Superficially, the city might appear to be normal, but hallucinations, awkward outbursts, and nervous, self-conscious behavior make it clear that society is falling apart. Although images of the Holocaust are never seen, its devastation is understood through an overarching sense of destitution and fear. As Dr. Braun travels through the seedy undergrounds of Prague and back up to his apartment building—where a long winding staircase connects the lives of all his eccentric neighbors—a wide variety of personalities are introduced to the screen, each of whom appears equally as tortured.

With minimal dialogue and a creeping pace, the sense of impending doom never leaves the screen.
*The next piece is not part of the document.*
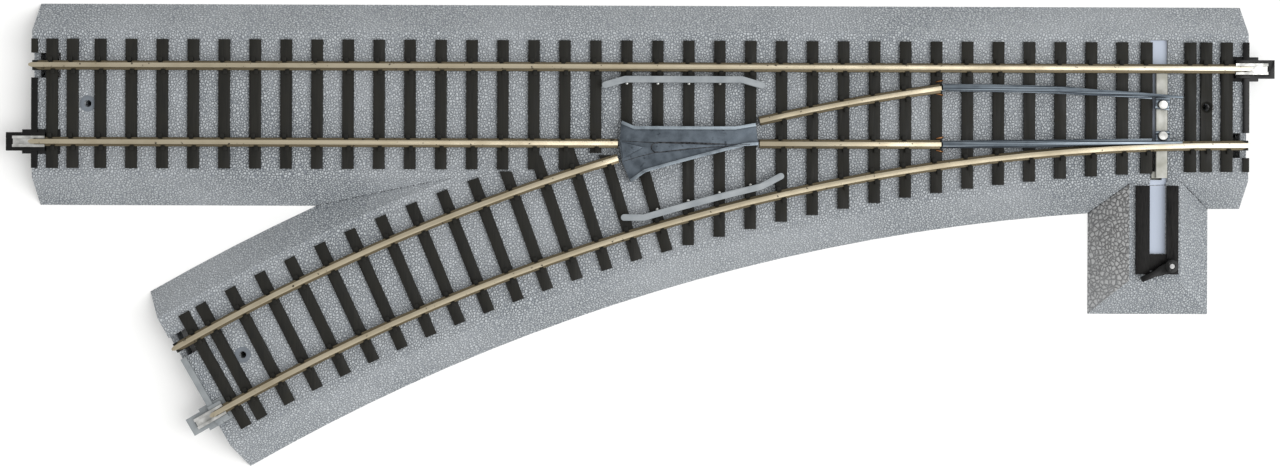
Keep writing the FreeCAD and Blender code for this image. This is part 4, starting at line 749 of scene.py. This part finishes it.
bedMesh = welded("roadbed")
housingMesh = welded("throw_housing")
bedTree = BVHTree.FromBMesh(bedMesh)
valley = edgeEnds(valleyEdges(bedMesh))
housingSeam = edgeEnds(seatedEdges(housingMesh, bedTree))
bedMesh.free()
housingMesh.free()
# painted shade: one dark finish for the seam specks and the lines on the frog
paintedShade = seamShadeFinish("seamShade", seamShade)
seams = (("valleyGrime", valley, "roadbed"), ("housingGrime", housingSeam, "throw_housing"))
for label, group, node in seams:
    faces = shadeSpecks(label, group, node, paintedShade)
    print(label, "edges:", len(group), "faces:", faces)


# dark lines on the frog: painted shade along the flangeway corners and the brow of the vee, and a dark
# arc round the nose of the vee
frogLines = {
    # across the casting from its heel, and from its +Y side, as shares of its own box
    "upperCorner": ((0.02, 0.33), (0.25, 0.355), (0.6, 0.375), (0.94, 0.38)),
    "lowerCorner": ((0.03, 0.66), (0.13, 0.59), (0.25, 0.52), (0.5, 0.455), (0.74, 0.41), (0.95, 0.405)),
    "veeBrow": ((0.27, 0.345), (0.5, 0.35), (0.76, 0.372)),
    "halfWidth": 0.17, "taper": 0.4, "step": 0.8, "proud": 0.03, "sink": 0.15,
    "missedLevel": 13.0,
    "noseArcCentre": (0.262, 0.435), "noseArcRadius": 1.35, "noseArcFrom": 55.0, "noseArcTo": 305.0, "noseArcSteps": 14,
}


def lineOnTop(name, path, tree, body, slotName, finish):
    # a thin dark line laid on the upper surface, narrowing towards its two ends
    spots = []
    for start, end in zip(path, path[1:]):
        steps = max(1, round((end - start).length / mm(frogLines["step"])))
        spots += [start.lerp(end, step / steps) for step in range(steps)]
    spots.append(path[-1])
    work = bmesh.new()
    rings = []
    for number, spot in enumerate(spots):
        after = spots[min(number + 1, len(spots) - 1)]
        before = spots[max(number - 1, 0)]
        across = (after - before).cross(Vector((0, 0, 1))).normalized()
        endwise = min(number, len(spots) - 1 - number) / max(1, len(spots) - 1) * 2
        half = mm(frogLines["halfWidth"]) * (frogLines["taper"] + (1 - frogLines["taper"]) * endwise)
        ring = []
        for side in (-1, 1):
            edge = spot + side * half * across
            hit = tree.ray_cast(Vector((edge.x, edge.y, 1.0)), Vector((0, 0, -1)))[0]
            ring.append(Vector((edge.x, edge.y, hit.z if hit else mm(frogLines["missedLevel"]))))
        level = max(corner.z for corner in ring)
        low = [Vector((corner.x, corner.y, level - mm(frogLines["sink"]))) for corner in ring]
        high = [Vector((corner.x, corner.y, level + mm(frogLines["proud"]))) for corner in ring]
        rings.append([work.verts.new(corner) for corner in (low[0], high[0], high[1], low[1])])
    for one, other in zip(rings, rings[1:]):
        for index in range(4):
            after = (index + 1) % 4
            work.faces.new((one[index], one[after], other[after], other[index]))
    work.faces.new(rings[0])
    work.faces.new(rings[-1])
    bmesh.ops.recalc_face_normals(work, faces=work.faces)
    mesh = bpy.data.meshes.new(name)
    work.to_mesh(mesh)
    work.free()
    mesh.materials.append(finish)
    piece = bpy.data.objects.new(name, mesh)
    bpy.context.scene.collection.objects.link(piece)
    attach(piece, body)


frogMesh = welded("frog_casting")
frogTree = BVHTree.FromBMesh(frogMesh)
frogMesh.free()
frogLow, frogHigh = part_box("frog_casting")


def onFrog(across, down):
    return Vector((frogLow.x + across * (frogHigh.x - frogLow.x),
                   frogHigh.y - down * (frogHigh.y - frogLow.y), 0))


frogPlace = (frogTree, bodyOf["frog_casting"], slotOf["frog_casting"], paintedShade)
for label in ("upperCorner", "lowerCorner", "veeBrow"):
    lineOnTop(f"{label}Line", [onFrog(*share) for share in frogLines[label]], *frogPlace)
noseArcMiddle = onFrog(*frogLines["noseArcCentre"])
noseArcPath = []
for step in range(frogLines["noseArcSteps"] + 1):
    sweep = frogLines["noseArcTo"] - frogLines["noseArcFrom"]
    turn = math.radians(frogLines["noseArcFrom"] + sweep * step / frogLines["noseArcSteps"])
    noseArcPath.append(noseArcMiddle + mm(frogLines["noseArcRadius"]) * Vector((math.cos(turn), math.sin(turn), 0)))
lineOnTop("noseArc", noseArcPath, *frogPlace)
print("frog lines: 4")


# a plain pale floor under the turnout, painted matt
studio = {
    "floor": "#f4f4f3", "shade": "#ededec", "size": 3.0, "gap": 0.05, "centre": (-0.19, -0.04),
    "toneWidth": 300.0, "grainWidth": 2.0, "grainHeight": 0.01, "rough": 0.9,
}
floorMesh = bpy.data.meshes.new("studioFloor")
half = studio["size"] / 2
middle = Vector((*studio["centre"], -mm(studio["gap"])))
corners = [middle + Vector((x * half, y * half, 0)) for x, y in ((-1, -1), (1, -1), (1, 1), (-1, 1))]
floorMesh.from_pydata([tuple(corner) for corner in corners], [], [(0, 1, 2, 3)])
floor = bpy.data.objects.new("studioFloor", floorMesh)
bpy.context.scene.collection.objects.link(floor)
floorFinish, floorTree, floorPlace = newFinish("paintedFloor")
floorTone = addNode(floorTree, "ShaderNodeTexNoise", {
    "Vector": floorPlace, "Scale": perMm(studio["toneWidth"]), "Detail": 3.0})
floorColour = addNode(floorTree, "ShaderNodeMix", {
    "Factor": floorTone, firstColour: studio["floor"], secondColour: studio["shade"]}, data_type="RGBA")
floorGrain = addNode(floorTree, "ShaderNodeTexNoise", {
    "Vector": floorPlace, "Scale": perMm(studio["grainWidth"]), "Detail": 3.0})
closeFinish(floorTree, floorGrain, studio["grainHeight"], 0.2, {
    "Base Color": floorColour, "Roughness": studio["rough"]})
floorMesh.materials.append(floorFinish)

lamps = {
    # name: place in metres, size in metres, watts; each faces the turnout
    "keyLamp": ((2.1, -0.5, 3.0), 3.4, 112.0),
}
for name, (place, size, watts) in lamps.items():
    light = bpy.data.lights.new(name, "AREA")
    light.size = size
    light.energy = watts
    lamp = bpy.data.objects.new(name, light)
    lamp.location = place
    lamp.rotation_euler = (Vector(place) - middle).to_track_quat("Z", "Y").to_euler()
    bpy.context.scene.collection.objects.link(lamp)

world = bpy.data.worlds.new("softStudio")
world.use_nodes = True
skyLight = {"colour": "#ffffff", "strength": 0.8}
sky = world.node_tree.nodes["Background"]
sky.inputs["Color"].default_value = linearColour(skyLight["colour"])
sky.inputs["Strength"].default_value = skyLight["strength"]
bpy.context.scene.world = world
bpy.context.scene.view_settings.view_transform = "Standard"

view = {
    "place": (-0.1905, -0.0204, 0.650), "lens": 57.5, "sensor": 36.0, "shiftY": -0.05, "roll": 0.2,
    "nearest": 0.01,
}
lensData = bpy.data.cameras.new("overheadCamera")
lensData.lens = view["lens"]
lensData.sensor_width = view["sensor"]
lensData.shift_y = view["shiftY"]
lensData.clip_start = view["nearest"]
camera = bpy.data.objects.new("overheadCamera", lensData)
camera.location = view["place"]
camera.rotation_euler = (0.0, 0.0, math.radians(view["roll"]))
bpy.context.scene.collection.objects.link(camera)
bpy.context.scene.camera = camera
print("stage, lamps and camera ready")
Crying babies, heavy shadows and broken records set a consistent tone of nightmarish anxiety. Drawn frenetically from the dancehall, where beautiful young couples bob and empty Champagne glasses litter the tables, to the apartment building of a former piano teacher that is stacked high with sheet music and out onto the empty cobblestone streets, the audience is never allowed to feel at ease.
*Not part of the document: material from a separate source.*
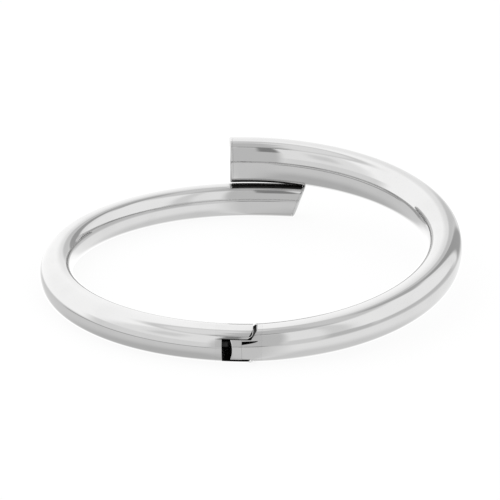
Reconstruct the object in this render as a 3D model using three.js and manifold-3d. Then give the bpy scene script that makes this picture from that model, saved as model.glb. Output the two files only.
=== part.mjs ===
// A hinged bypass bangle: two hollow oval arms, hinged at the front, whose ends pass each other
// at the back, the right arm's end above the left arm's. Millimetres, +Z along the wrist axis,
// hinge towards -Y, overlap towards +Y. Angles run round each arm from the hinge, in radians.
import * as THREE from "three";
import { mergeVertices } from "three/addons/utils/BufferGeometryUtils.js";
import Module from "manifold-3d";

const degrees = Math.PI / 180;

// Plan of the centreline: an ellipse round the wrist.
const halfWidth = 32.2;
const halfDepth = 28.1;
const leftEndAngle = 194.4 * degrees;
const rightEndAngle = 187.6 * degrees;
const leftEndBend = 0.5; // how much of the ellipse's bend the left arm keeps past the back
const rightEndOutset = 0.9; // the right arm's end stands this far outside the left one

// Oval section of each arm, radial width by height, at the hinge and half a turn from it.
const leftHingeWidth = 6.0;
const rightHingeWidth = 5.4;
const hingeHeight = 5.8;
const leftEndWidth = 4.8;
const leftEndHeight = 6.15;
const rightEndWidth = 6.6;
const rightEndHeight = 8.2;
const ovalPower = 2.2; // superellipse power, a little fuller than an ellipse
const riseEase = 1.65; // how late the right arm starts to climb
const stackGap = 0.25; // air between the two ends where they pass
const leftEndLean = 19.5 * degrees; // the left end is cut longer on top than underneath

// Stampings and caps.
const wall = 0.5;
const seam = 0.02; // between the outer and inner half of an arm, and under a cap
const capThickness = 0.6;
const capEdge = 0.3; // rounded off round the outside of a cap
const plugFit = 0.05; // between a hinge insert and the shells round it

// Hinge: a knuckle on the right arm between an upper and a lower lug on the left arm.
const upperLugFloor = 1.8; // above the section's centre
const lowerLugTop = 2.05; // below the section's centre
const lugReach = 2.45; // from the pin to the middle of the lugs' rounded ends
const lugEndRadius = 3.2;
const knuckleReach = 1.63; // from the pin to the knuckle's flat nose
const noseRadius = 1.45;
const slotFace = 2.56; // from the pin back to the left arm's face
const pocketGap = 0.2; // round the swing of the lugs
const swingGap = 0.08; // above and below the knuckle
const collarEnd = 3.6; // from the pin to where each arm's shells start
const plugLength = 5.6; // inside the shells
const pinRadius = 0.6;
const pinRunningGap = 0.05;
const pinPressGap = 0.01;
const pinCover = 0.5; // metal left over the blind top of the pin hole
const pinRecess = 0.03; // the pin's foot stays this far inside the lower lug

// Spring plunger in the left insert: its flat end bears on the knuckle's nose.
const plungerRadius = 0.9;
const plungerLength = 3.3;
const plungerGap = 0.05;
const spigotRadius = 0.42;
const spigotLength = 0.8;
const springLength = 2.9;
const springRadius = 0.68; // of the coil, to the middle of the wire
const springEndGap = 0.03;
const springWireRadius = 0.13;
const springTurns = 5;

// Fineness of the facets.
const sectionSides = 24;
const stationsPerTurn = 72;
const roundSides = 24;
const capSteps = 4;
const wireSides = 6;
const wireStepsPerTurn = 14;

const wasm = await Module();
wasm.setup();

// ---------------------------------------------------------------- solids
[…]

The film is scored with discordant piano music and full of expressionist cinematography. At the beginning, the camera follows Dr. Braun through his work, where exaggerated shots lend themselves to symbolic interpretation. For example, in one scene, Dr. Braun stands silently in front of a wall full of ticking confiscated clocks. Clocks serve as a symbol for time; and the Jews who lost their clocks also had their time on Earth taken from them.

Later, short choppy shots of the doctor's home work act as exposition. A small pile of books and an empty jar of milk hint at poverty and intellect. His neglected violin suggests passion and creativity that has been suppressed; and his small bedroom window, which shows a solitary smoking chimney, subtly alludes to the horrors of the Holocaust.

Towards the end of the film, a voice from the radio, declares in a monotone voice, "The longer the war lasts the greater is our faith in the final victory." Not a voice of hope, Brynych's film sends out a message of despair.

==Cast==
- Miroslav Macháček as Dr. Armin Braun
- Olga Scheinpflugová as Music teacher
- Jiří Adamíra as Lawyer Karel Veselý, owner of the building
- Zdenka Procházková as Marta Veselá
- Josef Vinklář as Vlastimil Fanta
- Ilja Prachař as Butcher Šidlák
- Jana Prachařová as Věra Šidláková
- Jiří Vršťala as Inspector
- Tomáš Hádl as Honzík Veselý
- Eva Svobodová as Landlady Kratochvílová
- Karel Nováček as Resistance member Pánek
- Čestmír Řanda as Dr. Emil Wiener
- Slávka Budínová as Helena Wienerová
- Iva Janžurová as Maid Anička

==Reception==
When the film was released in the United States in 1968, it was praised by critics. Time magazine said it was a "superlatively photographed film," and Roger Ebert wrote, "It comes as a shock, in the last ten minutes, to discover how deeply involved you have become. [It is] unmistakably the work of a master, and I can only wonder whether Brynych has made other films or if his ability is natural, as Fellini seems to be. I mention Fellini because this film seems to have what Fellini and very few other directors are able to achieve: A sense of rhythm." and "A nearly perfect film...beautiful, distinguished work. I imagine it will win the Academy Award for the best foreign film." On the review aggregator website Rotten Tomatoes, 100% of 8 critics' reviews are positive.